- [The task]: Print again only this span: the line with "The Blender code for this object", the line with "front right corner.", and all lines between them, exactly as given.

Stored dataset items:
====

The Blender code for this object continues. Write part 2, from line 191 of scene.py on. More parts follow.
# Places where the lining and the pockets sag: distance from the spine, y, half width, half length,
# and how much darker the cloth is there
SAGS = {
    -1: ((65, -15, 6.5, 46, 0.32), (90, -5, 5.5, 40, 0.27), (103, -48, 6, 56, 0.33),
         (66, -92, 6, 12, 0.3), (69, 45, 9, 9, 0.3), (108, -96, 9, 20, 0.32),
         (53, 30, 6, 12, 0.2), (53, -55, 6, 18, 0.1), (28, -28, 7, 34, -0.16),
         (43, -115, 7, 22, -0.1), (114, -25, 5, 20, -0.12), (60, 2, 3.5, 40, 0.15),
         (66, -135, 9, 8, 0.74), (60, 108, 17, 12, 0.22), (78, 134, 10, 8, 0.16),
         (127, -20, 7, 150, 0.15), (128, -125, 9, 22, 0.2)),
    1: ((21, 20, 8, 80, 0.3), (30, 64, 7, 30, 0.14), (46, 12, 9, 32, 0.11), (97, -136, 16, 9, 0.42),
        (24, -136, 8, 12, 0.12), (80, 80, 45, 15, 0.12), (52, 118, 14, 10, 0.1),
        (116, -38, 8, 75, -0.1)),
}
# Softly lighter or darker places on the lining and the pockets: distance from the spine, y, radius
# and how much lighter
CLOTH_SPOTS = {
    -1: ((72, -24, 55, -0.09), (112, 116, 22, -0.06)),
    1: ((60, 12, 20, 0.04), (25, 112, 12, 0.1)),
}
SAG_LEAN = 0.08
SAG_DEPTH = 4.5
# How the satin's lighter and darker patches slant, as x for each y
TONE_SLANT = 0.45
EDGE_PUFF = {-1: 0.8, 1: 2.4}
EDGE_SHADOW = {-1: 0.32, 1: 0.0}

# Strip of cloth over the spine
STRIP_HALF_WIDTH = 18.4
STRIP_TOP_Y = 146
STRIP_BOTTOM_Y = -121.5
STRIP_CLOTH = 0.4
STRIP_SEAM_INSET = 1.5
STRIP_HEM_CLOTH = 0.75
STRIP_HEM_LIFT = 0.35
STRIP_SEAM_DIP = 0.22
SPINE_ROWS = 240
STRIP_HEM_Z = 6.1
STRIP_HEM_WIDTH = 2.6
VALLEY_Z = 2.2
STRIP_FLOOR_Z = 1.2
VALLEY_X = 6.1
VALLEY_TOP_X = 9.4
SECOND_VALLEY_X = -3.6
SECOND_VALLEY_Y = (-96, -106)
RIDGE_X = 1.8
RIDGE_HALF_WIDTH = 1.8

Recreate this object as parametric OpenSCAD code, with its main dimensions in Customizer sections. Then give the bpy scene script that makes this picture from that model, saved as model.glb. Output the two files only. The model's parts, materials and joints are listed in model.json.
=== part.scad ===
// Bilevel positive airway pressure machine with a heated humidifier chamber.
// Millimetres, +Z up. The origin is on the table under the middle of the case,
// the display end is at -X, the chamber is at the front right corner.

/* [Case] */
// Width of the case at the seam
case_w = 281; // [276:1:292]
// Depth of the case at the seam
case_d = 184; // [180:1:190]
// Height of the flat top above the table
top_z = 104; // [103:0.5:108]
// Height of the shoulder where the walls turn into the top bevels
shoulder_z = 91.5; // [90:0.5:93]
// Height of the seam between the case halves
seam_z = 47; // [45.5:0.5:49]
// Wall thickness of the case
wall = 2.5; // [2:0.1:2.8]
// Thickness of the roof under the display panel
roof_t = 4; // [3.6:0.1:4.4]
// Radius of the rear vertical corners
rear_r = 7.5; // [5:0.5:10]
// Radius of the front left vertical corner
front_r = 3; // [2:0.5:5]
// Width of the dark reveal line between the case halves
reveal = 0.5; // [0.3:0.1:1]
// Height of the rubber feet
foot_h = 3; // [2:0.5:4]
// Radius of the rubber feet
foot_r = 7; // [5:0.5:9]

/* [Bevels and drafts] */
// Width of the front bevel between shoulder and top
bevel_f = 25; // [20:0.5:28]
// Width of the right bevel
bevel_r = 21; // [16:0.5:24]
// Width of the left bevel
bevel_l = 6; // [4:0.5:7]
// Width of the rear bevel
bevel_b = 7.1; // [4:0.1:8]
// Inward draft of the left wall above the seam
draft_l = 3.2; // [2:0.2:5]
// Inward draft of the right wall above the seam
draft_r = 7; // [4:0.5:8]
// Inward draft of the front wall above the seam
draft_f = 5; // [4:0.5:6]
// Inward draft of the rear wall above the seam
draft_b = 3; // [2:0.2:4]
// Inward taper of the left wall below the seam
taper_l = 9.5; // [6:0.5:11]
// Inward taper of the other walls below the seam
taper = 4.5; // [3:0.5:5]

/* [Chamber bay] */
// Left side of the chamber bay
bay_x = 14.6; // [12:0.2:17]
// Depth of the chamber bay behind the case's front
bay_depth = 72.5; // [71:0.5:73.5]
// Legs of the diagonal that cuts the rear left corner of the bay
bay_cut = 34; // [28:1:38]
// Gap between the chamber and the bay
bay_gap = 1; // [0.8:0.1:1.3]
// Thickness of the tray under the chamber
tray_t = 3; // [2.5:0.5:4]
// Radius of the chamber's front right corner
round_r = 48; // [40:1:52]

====

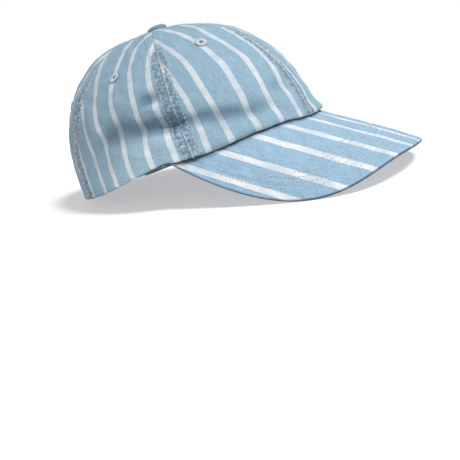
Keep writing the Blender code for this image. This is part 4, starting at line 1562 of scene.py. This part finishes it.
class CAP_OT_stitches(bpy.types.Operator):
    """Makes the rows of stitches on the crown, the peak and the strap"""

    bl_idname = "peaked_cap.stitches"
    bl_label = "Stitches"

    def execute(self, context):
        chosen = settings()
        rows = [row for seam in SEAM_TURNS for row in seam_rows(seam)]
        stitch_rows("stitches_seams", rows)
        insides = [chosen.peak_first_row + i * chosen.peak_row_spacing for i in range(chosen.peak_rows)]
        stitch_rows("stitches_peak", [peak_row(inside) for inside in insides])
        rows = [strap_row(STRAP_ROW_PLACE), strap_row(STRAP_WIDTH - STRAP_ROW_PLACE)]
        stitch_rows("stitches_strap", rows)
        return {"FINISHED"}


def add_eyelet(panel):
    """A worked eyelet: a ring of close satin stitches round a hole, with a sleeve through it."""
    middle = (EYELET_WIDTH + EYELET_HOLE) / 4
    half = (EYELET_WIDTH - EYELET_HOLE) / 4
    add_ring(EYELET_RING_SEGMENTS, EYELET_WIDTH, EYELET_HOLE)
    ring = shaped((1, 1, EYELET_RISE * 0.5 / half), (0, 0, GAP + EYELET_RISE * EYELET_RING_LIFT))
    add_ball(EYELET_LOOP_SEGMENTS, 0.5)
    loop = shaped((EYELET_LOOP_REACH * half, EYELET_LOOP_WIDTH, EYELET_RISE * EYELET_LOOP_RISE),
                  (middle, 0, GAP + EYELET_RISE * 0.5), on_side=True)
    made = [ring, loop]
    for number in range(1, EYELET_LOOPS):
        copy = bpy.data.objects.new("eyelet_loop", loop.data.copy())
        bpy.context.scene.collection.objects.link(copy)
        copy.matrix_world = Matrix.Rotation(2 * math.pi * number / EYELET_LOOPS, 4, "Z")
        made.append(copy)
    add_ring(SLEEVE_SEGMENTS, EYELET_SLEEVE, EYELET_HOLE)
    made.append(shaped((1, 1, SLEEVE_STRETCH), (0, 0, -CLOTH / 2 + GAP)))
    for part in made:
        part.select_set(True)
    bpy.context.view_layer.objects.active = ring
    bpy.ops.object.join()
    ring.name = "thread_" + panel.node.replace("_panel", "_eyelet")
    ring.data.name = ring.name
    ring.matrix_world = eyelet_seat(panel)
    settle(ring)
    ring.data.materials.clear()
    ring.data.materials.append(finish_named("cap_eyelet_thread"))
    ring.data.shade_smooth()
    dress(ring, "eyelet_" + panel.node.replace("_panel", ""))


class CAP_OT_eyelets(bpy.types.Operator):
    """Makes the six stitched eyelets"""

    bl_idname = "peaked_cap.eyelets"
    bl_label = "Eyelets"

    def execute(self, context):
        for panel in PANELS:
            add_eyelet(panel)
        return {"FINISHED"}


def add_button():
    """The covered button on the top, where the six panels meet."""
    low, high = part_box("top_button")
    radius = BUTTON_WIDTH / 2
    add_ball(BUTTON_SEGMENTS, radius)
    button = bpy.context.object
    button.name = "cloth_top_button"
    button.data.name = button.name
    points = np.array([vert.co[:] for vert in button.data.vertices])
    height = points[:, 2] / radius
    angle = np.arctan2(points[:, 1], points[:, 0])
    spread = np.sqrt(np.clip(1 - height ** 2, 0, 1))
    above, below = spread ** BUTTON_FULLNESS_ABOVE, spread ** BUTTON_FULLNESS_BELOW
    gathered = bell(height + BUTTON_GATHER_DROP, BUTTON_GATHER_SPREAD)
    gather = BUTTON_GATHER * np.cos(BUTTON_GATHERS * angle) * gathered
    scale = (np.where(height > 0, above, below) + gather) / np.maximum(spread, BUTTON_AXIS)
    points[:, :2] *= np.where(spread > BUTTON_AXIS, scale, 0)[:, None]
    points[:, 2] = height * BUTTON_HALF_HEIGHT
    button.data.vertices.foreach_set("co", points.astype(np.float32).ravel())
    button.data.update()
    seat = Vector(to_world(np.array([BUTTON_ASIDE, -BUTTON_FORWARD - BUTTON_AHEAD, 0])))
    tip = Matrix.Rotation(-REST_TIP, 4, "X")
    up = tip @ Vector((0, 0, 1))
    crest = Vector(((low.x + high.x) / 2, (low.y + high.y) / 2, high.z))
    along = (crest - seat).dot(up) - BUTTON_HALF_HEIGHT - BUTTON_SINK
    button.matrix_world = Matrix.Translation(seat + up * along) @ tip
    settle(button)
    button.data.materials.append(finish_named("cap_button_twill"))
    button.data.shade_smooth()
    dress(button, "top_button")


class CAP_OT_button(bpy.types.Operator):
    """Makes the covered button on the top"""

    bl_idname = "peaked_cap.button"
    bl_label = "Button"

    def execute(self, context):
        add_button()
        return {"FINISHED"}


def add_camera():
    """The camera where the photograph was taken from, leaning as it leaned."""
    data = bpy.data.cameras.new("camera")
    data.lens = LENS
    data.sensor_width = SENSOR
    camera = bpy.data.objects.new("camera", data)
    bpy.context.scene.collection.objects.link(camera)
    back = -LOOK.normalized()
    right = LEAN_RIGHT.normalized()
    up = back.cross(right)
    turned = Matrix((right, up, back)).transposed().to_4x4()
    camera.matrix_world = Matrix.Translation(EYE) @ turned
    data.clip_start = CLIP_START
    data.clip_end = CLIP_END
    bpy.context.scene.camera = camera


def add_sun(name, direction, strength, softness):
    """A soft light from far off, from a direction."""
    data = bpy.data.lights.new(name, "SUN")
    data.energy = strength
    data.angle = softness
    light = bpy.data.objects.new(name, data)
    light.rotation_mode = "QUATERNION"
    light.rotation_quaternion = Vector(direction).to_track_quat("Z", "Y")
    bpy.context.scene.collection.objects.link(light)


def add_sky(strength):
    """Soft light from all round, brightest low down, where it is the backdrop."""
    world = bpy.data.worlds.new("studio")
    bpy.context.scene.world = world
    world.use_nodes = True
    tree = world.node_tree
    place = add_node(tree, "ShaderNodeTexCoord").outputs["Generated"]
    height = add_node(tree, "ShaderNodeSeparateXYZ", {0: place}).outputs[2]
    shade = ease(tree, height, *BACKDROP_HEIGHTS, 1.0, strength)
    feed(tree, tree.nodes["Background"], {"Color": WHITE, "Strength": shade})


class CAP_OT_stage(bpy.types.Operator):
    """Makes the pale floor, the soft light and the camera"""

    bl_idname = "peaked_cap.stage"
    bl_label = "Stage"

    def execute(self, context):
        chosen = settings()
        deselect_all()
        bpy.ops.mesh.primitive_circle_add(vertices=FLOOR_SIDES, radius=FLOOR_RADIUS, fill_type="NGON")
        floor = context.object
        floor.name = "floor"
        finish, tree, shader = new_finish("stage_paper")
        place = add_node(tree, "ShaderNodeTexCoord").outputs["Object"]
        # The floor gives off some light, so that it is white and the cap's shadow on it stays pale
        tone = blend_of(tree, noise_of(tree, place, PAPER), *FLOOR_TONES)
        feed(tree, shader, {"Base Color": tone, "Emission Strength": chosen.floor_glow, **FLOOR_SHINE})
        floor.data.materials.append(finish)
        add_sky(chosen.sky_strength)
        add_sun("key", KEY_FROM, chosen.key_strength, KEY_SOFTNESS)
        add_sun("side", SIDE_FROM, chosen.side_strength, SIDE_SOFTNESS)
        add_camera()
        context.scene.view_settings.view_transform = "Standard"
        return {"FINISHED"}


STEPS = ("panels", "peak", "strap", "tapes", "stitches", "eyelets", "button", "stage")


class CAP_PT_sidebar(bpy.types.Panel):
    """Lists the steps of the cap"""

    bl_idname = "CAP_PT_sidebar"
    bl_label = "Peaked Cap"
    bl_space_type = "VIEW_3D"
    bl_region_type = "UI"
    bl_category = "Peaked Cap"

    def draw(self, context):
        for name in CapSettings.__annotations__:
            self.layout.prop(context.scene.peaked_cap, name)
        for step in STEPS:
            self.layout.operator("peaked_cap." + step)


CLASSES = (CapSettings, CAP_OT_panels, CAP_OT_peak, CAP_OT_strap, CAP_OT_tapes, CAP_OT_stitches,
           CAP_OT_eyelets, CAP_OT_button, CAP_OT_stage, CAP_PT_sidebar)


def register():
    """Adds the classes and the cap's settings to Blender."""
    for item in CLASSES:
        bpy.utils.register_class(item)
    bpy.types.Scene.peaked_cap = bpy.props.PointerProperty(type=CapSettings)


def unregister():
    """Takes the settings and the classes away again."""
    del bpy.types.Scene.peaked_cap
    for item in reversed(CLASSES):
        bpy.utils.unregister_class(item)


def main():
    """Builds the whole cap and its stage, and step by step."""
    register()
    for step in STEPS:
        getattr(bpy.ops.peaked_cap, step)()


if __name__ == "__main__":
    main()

====

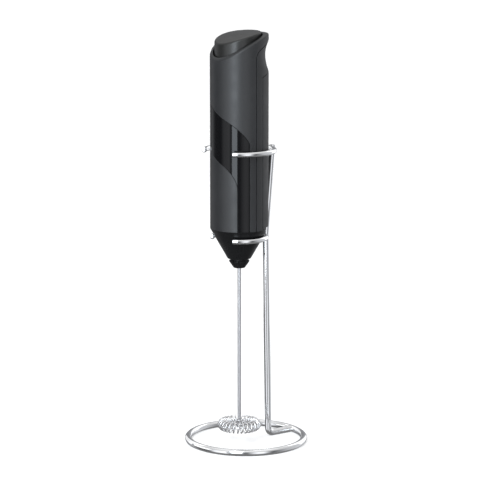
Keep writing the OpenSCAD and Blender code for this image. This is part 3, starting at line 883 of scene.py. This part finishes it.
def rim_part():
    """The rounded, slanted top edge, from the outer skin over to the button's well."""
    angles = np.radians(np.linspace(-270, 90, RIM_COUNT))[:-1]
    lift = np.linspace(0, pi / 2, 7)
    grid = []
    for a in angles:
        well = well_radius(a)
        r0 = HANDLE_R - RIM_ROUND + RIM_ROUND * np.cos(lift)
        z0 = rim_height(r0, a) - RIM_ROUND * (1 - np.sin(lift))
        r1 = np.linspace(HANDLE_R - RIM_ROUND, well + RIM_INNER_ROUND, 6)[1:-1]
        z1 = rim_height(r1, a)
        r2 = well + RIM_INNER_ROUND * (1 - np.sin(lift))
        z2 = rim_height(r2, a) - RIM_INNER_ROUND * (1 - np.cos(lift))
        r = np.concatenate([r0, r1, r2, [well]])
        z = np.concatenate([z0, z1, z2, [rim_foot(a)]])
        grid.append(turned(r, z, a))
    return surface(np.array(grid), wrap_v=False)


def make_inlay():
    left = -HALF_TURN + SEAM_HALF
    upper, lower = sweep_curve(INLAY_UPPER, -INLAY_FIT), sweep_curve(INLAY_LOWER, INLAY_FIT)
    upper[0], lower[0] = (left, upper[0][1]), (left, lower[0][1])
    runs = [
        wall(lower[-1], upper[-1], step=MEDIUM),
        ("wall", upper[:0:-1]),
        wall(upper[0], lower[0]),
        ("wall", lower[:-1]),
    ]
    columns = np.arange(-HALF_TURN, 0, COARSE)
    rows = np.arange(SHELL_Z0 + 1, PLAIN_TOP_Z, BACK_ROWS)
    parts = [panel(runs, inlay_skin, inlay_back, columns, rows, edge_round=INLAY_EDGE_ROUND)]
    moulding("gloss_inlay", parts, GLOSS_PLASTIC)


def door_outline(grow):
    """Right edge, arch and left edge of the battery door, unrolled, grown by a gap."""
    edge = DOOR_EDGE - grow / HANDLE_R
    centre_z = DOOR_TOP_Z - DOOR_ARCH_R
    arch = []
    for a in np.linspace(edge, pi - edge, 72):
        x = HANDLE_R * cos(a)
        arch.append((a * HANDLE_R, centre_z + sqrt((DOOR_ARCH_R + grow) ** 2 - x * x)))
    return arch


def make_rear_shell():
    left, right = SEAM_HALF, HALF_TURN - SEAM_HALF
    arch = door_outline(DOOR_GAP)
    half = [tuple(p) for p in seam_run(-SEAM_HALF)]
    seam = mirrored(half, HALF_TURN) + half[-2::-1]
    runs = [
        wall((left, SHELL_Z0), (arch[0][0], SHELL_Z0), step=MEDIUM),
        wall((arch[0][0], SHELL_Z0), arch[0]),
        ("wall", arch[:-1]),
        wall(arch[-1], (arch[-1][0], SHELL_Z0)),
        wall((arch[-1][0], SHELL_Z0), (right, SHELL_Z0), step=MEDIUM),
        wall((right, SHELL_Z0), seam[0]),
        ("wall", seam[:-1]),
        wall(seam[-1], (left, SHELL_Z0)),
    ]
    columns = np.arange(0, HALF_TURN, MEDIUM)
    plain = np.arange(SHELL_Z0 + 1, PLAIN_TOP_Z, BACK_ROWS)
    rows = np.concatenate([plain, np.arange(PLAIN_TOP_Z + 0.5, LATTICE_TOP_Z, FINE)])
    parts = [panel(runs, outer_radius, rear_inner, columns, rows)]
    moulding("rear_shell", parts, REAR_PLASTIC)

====

- [In response]:
The Blender code for this object continues. Write part 2, from line 191 of scene.py on. More parts follow.
# Places where the lining and the pockets sag: distance from the spine, y, half width, half length,
# and how much darker the cloth is there
SAGS = {
    -1: ((65, -15, 6.5, 46, 0.32), (90, -5, 5.5, 40, 0.27), (103, -48, 6, 56, 0.33),
         (66, -92, 6, 12, 0.3), (69, 45, 9, 9, 0.3), (108, -96, 9, 20, 0.32),
         (53, 30, 6, 12, 0.2), (53, -55, 6, 18, 0.1), (28, -28, 7, 34, -0.16),
         (43, -115, 7, 22, -0.1), (114, -25, 5, 20, -0.12), (60, 2, 3.5, 40, 0.15),
         (66, -135, 9, 8, 0.74), (60, 108, 17, 12, 0.22), (78, 134, 10, 8, 0.16),
         (127, -20, 7, 150, 0.15), (128, -125, 9, 22, 0.2)),
    1: ((21, 20, 8, 80, 0.3), (30, 64, 7, 30, 0.14), (46, 12, 9, 32, 0.11), (97, -136, 16, 9, 0.42),
        (24, -136, 8, 12, 0.12), (80, 80, 45, 15, 0.12), (52, 118, 14, 10, 0.1),
        (116, -38, 8, 75, -0.1)),
}
# Softly lighter or darker places on the lining and the pockets: distance from the spine, y, radius
# and how much lighter
CLOTH_SPOTS = {
    -1: ((72, -24, 55, -0.09), (112, 116, 22, -0.06)),
    1: ((60, 12, 20, 0.04), (25, 112, 12, 0.1)),
}
SAG_LEAN = 0.08
SAG_DEPTH = 4.5
# How the satin's lighter and darker patches slant, as x for each y
TONE_SLANT = 0.45
EDGE_PUFF = {-1: 0.8, 1: 2.4}
EDGE_SHADOW = {-1: 0.32, 1: 0.0}

# Strip of cloth over the spine
STRIP_HALF_WIDTH = 18.4
STRIP_TOP_Y = 146
STRIP_BOTTOM_Y = -121.5
STRIP_CLOTH = 0.4
STRIP_SEAM_INSET = 1.5
STRIP_HEM_CLOTH = 0.75
STRIP_HEM_LIFT = 0.35
STRIP_SEAM_DIP = 0.22
SPINE_ROWS = 240
STRIP_HEM_Z = 6.1
STRIP_HEM_WIDTH = 2.6
VALLEY_Z = 2.2
STRIP_FLOOR_Z = 1.2
VALLEY_X = 6.1
VALLEY_TOP_X = 9.4
SECOND_VALLEY_X = -3.6
SECOND_VALLEY_Y = (-96, -106)
RIDGE_X = 1.8
RIDGE_HALF_WIDTH = 1.8

Recreate this object as parametric OpenSCAD code, with its main dimensions in Customizer sections. Then give the bpy scene script that makes this picture from that model, saved as model.glb. Output the two files only. The model's parts, materials and joints are listed in model.json.
=== part.scad ===
// Bilevel positive airway pressure machine with a heated humidifier chamber.
// Millimetres, +Z up. The origin is on the table under the middle of the case,
// the display end is at -X, the chamber is at the front right corner.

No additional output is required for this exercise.